Of all the possible words they could choose to deliver, why are these the ones they choose? If they are truly Christ followers, why don’t they follow Christ’s example? During His time on earth, Christ “spoke,” not yelled, to hundreds who gathered at each event. What drew these people to Him? How did He deliver His message? Was it by belittling people? Was it by threatening fearful condemnations? I don’t find an accounting in the Bible of anything other than He spoke with Love. He drew people in because of who He was. He was the “Prince of Peace.”
“What do you wish? Shall I come to you with a rod, or with love in a spirit of gentleness?” –1Corinthians 4:21
That day during the Art Festival, I moved away as quickly as I could from those zealots, and ducked into an exhibition. Though I tried escaping the abomination, it carried through the fabric of the tent, permeating it like a foul odor.
I am Christian, and in that moment in the tent, I was ashamed to be in any way affiliated with the label they were using. As the people in the tent giggled and shook their heads, “Crazy people,” I couldn’t help but think the same. In that moment, I too thought them crazy—Crazy wrong.
Their heart may be in the right place, to share the good news of Christ, but their approach was so wrong.
As I tried to ignore this, it was impossible to do so, since they kept on and on blasting their fear-drenched condemnations. At my saturation point, I decided to leave the tent and go far away down another road where their voices wouldn’t stain the air. But as I turned to leave, I looked at the artist and was compelled to say, “Christianity is not about that. Christ wanted to draw us nearer to our Heavenly Father, not drive us away. ”
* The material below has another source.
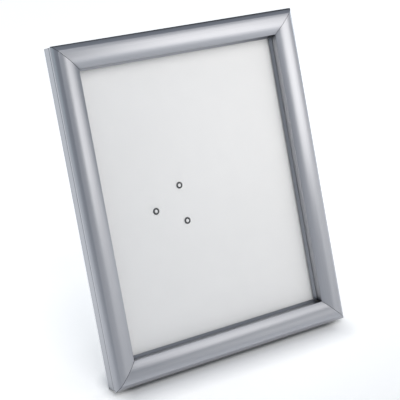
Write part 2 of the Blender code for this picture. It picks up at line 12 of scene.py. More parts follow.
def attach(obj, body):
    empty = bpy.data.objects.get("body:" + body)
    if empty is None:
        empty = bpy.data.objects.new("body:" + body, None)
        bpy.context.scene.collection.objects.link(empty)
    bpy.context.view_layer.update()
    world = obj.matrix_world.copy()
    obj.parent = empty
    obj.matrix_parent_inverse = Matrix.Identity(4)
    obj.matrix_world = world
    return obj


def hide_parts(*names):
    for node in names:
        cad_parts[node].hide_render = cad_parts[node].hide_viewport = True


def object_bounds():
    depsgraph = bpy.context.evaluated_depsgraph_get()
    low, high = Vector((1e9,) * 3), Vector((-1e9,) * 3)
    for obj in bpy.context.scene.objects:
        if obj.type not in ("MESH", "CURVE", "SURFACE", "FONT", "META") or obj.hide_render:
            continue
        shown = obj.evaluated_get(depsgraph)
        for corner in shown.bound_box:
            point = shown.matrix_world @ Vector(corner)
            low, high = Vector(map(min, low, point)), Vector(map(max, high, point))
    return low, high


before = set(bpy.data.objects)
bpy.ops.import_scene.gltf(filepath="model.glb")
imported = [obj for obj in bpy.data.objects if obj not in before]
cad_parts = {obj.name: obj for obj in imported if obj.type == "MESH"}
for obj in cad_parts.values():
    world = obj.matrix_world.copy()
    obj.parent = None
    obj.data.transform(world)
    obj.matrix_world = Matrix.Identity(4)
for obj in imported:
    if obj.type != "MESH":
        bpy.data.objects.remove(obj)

As one of my favorite authors, Brennan Manning, a former Catholic priest, wrote in his book, Abba’s Child, “Our impulse to tell the salvation-story arises from listening to the heartbeat of the risen Jesus within us. Telling the story does not require that we become ordained ministers or flamboyant street corner preachers, nor does it demand that we try to convert people by concussion with one sledgehammer blow of the Bible after another. It simply means we share with others what our lives used to be like, what happened when we met Jesus, and what our lives are like now.”